Let's be frank, the Sixers are not going to outright replace what they lost in Redick, one of the elite shooters in the history of the sport. It's more about what Embiid is getting at in that quote, and the focus will be taking advantage of a different set of strengths and making it work. Philadelphia no longer has a shooter who can hit from all angles, so they will emphasize finding players on their best floor spots and leveraging their increased size and athleticism.

I'm cautiously optimistic about this group. The Sixers know they have two guys (Mike Scott and James Ennis) who can be trusted to play in big spots because they already stepped up during last year's playoff run. The "backup center problem" that doomed them last season will basically not exist by the time the playoffs arrive, provided both Embiid and Horford are healthy by then. Richardson can potentially play some backup point guard in the playoffs, maintaining their defensive toughness for all 48 minutes.

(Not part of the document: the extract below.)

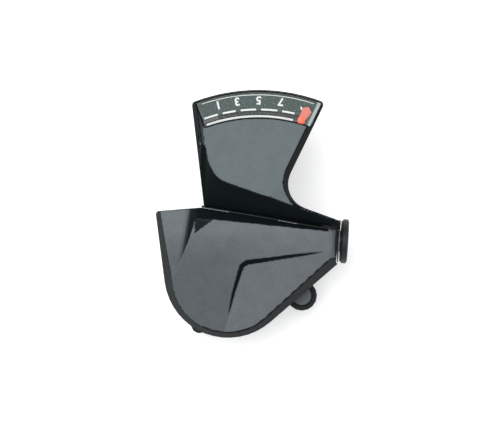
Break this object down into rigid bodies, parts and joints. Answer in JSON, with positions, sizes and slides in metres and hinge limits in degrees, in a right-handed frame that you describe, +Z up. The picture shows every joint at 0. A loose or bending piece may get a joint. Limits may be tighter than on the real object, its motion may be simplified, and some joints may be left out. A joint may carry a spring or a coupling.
{
  "type": "bicycle thumb shifter",
  "caption": "Right-hand trigger shifter for a flat bar: ratchet drum with thumb and release levers, cable adjuster and a fan-shaped gear display over the clamp.",
  "frame": {"origin": "centre of the handlebar clamp, on the handlebar's axis", "axes": "+X along the handlebar towards the stem, where the cable leaves; +Y towards the rider; +Z up"},
  "size_m": [0.0586, 0.0747, 0.0438],
  "materials": {
    "cover_plastic": "painted satin grey on glass-filled nylon",
    "black_plastic": "fine moulded texture",
    "inner_plastic": "smooth moulded acetal",
    "pad_rubber": "ribbed soft overmould",
    "grey_insert": "satin",
    "clear_plastic": "clear moulded polycarbonate",
    "pointer_orange": "bright moulded plastic",
    "print_white": "pad-printed ink",
    "steel": "stamped, zinc plated",
    "dark_steel": "black zinc",
    "brass": "turned",
    "band_aluminium": "black anodised"
  },
  "bodies": {
    "housing": {"clamp_band": "band_aluminium", "clamp_bolt": "dark_steel", "main_body": "black_plastic", "base_plate": "steel", "inner_hole_cap": "black_plastic", "top_cover": "cover_plastic", "display_housing": "cover_plastic", "scale_plate": "inner_plastic", "display_lens": "clear_plastic", "indicator_base": "inner_plastic", "pointer_pivot_pin": "steel", "main_axle": "steel", "axle_clip": "dark_steel", "axle_bush": "brass", "axle_nut": "dark_steel", "axle_washer": "steel", "drum_return_spring": "steel", "release_lever_spring": "steel", "main_lever_spring": "steel", "position_pawl_pin": "dark_steel", "position_pawl_spring": "steel", "adjuster_washer": "grey_insert", "cover_screw_1": "dark_steel", "cover_screw_2": "dark_steel", "cover_screw_3": "dark_steel", "indicator_screw_1": "dark_steel", "indicator_screw_2": "dark_steel", "display_screw_1": "dark_steel", "display_screw_2": "dark_steel"},
    "drum": {"cable_drum": "inner_plastic", "ratchet_plate": "steel"},
    "pointer_body": {"pointer": "pointer_orange"},
    "main_lever": {"main_lever_plate": "steel", "main_lever_pad": "pad_rubber", "feed_pawl_pin": "dark_steel", "feed_pawl_spring": "steel"},
    "feed_pawl_body": {"feed_pawl": "steel"},
    "release_lever": {"release_lever_plate": "steel", "release_lever_tab": "pad_rubber", "release_tab_cap": "grey_insert"},
    "position_pawl_body": {"position_pawl": "steel"},
    "adjuster_knob_body": {"adjuster_knob": "black_plastic"},
    "adjuster_barrel_body": {"adjuster_barrel": "dark_steel"}
  },
  "joints": [
    {"name": "drum_spin", "type": "hinge", "parent": "housing", "child": "drum", "pos_m": [-0.00525, -0.0372, 0], "axis": [0, 0, 1], "range_deg": [0, 96]},
    {"name": "pointer_swing", "type": "hinge", "parent": "housing", "child": "pointer_body", "pos_m": [0.00385, -0.0363, 0], "axis": [0, 0, 1], "range_deg": [0, 28.81]},
    {"name": "main_lever_swing", "type": "hinge", "parent": "housing", "child": "main_lever", "pos_m": [-0.00525, -0.0372, 0], "axis": [0, 0, 1], "range_deg": [0, 36], "stiffness_Nm_per_rad": 0.03, "springref_deg": -11.46},
    {"name": "feed_pawl_swing", "type": "hinge", "parent": "main_lever", "child": "feed_pawl_body", "pos_m": [0.00977, -0.04327, 0], "axis": [0, 0, 1], "range_deg": [0, 14], "stiffness_Nm_per_rad": 0.0004},
    {"name": "release_lever_swing", "type": "hinge", "parent": "housing", "child": "release_lever", "pos_m": [-0.00525, -0.0372, 0], "axis": [0, 0, 1], "range_deg": [-12, 12], "stiffness_Nm_per_rad": 0.03},
    {"name": "position_pawl_swing", "type": "hinge", "parent": "housing", "child": "position_pawl_body", "pos_m": [0.00516, -0.02479, 0], "axis": [0, 0, 1], "range_deg": [0, 14], "stiffness_Nm_per_rad": 0.0004},
    {"name": "adjuster_turn", "type": "hinge", "parent": "housing", "child": "adjuster_knob_body", "pos_m": [0.02992, -0.02739, -0.0008], "axis": [0.9981, -0.061, 0], "range_deg": [0, 1080]},
    {"name": "adjuster_feed", "type": "slide", "parent": "housing", "child": "adjuster_barrel_body", "axis": [0.9981, -0.061, 0], "range_m": [0, 0.00241]}
  ],
  "couplings": [
    {"joint": "pointer_swing", "follows": "drum_spin", "ratio": 0.3},
    {"joint": "adjuster_feed", "follows": "adjuster_turn", "m_per_rad": 0.00012732}
  ]
}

All you need, then, is for two or three players to emerge from this group as contributors: Trey Burke, Raul Neto, Zhaire Smith, Matisse Thybulle, Kyle O'Quinn, Shake Milton, Furkan Korkmaz, and Jonah Bolden. The reviews about Thybulle have been excellent through the first few days of camp, the guard situation looks decent, O'Quinn will be a steady hand in the regular season when he's called into action, and don't forget Smith, who could be the most intriguing guy of the bunch if his shot comes through.

But let's play devil's advocate. If the rookies both struggle to shoot, it will amplify concerns that already exist for the top of the roster and threaten to bring the offense to a screeching halt. The Sixers are not going to go to a nine-man rotation until the playoffs, most likely, so they need to get consistent production from a bunch of guys with very little NBA experience. That's a dicey proposition.

The Sixers hope this is the group they can go to war with in May and June, but I wouldn't be stunned if there needs to be some slight tinkering before they get there.